Would you pull out every line of the material that contains the string "each"?

::::::::

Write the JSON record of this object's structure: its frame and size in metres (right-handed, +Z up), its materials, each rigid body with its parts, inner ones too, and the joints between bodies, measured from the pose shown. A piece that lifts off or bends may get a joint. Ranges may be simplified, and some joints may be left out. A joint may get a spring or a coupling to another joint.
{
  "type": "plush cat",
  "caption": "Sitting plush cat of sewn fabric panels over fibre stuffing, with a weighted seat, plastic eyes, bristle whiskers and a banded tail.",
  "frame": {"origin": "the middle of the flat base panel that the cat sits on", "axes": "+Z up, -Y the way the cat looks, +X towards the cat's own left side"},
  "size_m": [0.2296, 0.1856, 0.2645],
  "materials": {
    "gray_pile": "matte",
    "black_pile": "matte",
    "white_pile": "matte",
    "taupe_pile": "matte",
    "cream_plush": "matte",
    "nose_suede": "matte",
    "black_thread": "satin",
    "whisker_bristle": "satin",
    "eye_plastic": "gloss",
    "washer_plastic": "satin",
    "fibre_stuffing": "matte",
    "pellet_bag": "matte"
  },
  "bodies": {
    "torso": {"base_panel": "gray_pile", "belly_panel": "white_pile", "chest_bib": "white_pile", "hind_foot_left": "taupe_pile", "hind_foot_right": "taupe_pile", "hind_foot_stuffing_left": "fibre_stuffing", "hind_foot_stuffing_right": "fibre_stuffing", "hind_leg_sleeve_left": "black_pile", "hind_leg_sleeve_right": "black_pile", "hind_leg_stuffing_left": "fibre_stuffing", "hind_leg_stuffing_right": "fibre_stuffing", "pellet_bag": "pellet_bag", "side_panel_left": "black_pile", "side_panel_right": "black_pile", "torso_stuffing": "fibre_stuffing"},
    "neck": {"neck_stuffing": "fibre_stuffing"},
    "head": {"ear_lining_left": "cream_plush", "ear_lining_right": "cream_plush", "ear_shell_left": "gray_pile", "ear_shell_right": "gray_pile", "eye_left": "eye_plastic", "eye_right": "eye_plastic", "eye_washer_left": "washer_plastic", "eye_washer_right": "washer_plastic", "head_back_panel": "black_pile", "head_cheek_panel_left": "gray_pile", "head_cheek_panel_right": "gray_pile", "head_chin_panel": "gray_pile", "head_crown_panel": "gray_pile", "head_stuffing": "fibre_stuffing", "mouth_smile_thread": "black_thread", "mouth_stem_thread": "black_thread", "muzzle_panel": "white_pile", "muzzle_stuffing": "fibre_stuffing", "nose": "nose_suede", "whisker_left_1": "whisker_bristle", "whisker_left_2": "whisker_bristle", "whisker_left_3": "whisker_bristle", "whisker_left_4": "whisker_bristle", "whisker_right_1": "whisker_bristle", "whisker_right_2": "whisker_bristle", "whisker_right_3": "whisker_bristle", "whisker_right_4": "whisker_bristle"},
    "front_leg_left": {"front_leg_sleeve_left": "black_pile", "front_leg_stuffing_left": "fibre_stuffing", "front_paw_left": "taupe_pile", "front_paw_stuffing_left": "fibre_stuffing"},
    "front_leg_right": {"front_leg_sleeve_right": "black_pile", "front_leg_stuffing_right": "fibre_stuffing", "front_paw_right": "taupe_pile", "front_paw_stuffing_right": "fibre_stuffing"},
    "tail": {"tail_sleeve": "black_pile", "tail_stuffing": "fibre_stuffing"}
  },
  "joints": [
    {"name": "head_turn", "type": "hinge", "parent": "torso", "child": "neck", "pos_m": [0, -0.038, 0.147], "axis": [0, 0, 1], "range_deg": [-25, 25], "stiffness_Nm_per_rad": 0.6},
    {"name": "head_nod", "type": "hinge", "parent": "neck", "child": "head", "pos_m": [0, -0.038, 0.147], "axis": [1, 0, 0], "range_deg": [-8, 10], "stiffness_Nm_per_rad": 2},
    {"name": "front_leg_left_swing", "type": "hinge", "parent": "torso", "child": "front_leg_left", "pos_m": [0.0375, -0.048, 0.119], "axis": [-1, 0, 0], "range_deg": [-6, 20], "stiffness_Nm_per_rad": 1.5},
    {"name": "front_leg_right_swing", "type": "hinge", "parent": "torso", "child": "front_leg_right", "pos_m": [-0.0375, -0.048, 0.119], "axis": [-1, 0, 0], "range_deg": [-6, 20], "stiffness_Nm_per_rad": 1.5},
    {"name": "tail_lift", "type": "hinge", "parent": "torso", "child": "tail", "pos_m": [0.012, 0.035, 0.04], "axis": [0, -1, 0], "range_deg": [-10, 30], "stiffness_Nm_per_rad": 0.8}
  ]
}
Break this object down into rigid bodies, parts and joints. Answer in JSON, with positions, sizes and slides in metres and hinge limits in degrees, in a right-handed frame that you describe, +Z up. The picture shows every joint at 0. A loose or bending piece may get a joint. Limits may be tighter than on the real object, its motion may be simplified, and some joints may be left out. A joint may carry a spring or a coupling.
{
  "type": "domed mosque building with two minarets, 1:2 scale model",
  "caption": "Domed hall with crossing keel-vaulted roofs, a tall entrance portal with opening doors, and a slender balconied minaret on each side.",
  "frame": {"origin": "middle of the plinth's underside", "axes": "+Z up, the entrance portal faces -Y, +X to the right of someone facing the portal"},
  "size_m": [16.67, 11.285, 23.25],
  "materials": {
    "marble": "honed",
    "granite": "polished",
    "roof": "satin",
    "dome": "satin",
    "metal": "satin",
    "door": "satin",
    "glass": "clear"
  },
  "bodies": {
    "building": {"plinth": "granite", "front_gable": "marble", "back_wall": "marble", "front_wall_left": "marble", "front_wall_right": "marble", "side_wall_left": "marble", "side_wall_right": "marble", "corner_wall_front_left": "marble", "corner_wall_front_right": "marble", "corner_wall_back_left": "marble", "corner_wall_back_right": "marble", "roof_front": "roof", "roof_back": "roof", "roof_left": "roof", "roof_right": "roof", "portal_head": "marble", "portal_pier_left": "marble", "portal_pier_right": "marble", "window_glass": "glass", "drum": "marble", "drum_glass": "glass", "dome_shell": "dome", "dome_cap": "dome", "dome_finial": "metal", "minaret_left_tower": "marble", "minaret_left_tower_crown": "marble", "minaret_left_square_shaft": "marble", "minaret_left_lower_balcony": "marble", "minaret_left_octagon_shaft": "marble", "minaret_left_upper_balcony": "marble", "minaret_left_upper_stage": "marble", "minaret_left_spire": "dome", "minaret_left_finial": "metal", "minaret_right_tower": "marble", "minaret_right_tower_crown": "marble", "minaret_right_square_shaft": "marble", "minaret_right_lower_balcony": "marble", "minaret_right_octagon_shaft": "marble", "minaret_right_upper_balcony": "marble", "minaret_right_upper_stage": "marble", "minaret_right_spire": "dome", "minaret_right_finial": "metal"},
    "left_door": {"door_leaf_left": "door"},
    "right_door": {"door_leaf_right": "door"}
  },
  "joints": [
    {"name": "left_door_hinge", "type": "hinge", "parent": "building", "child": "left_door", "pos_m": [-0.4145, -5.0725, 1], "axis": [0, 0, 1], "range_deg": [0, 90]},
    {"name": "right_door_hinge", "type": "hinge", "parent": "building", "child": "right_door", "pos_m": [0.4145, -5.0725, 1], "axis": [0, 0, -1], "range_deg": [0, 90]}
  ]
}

::::::::

• Solution for this task:
Write the JSON record of this object's structure: its frame and size in metres (right-handed, +Z up), its materials, each rigid body with its parts, inner ones too, and the joints between bodies, measured from the pose shown. A piece that lifts off or bends may get a joint. Ranges may be simplified, and some joints may be left out. A joint may get a spring or a coupling to another joint.
  "caption": "Domed hall with crossing keel-vaulted roofs, a tall entrance portal with opening doors, and a slender balconied minaret on each side.",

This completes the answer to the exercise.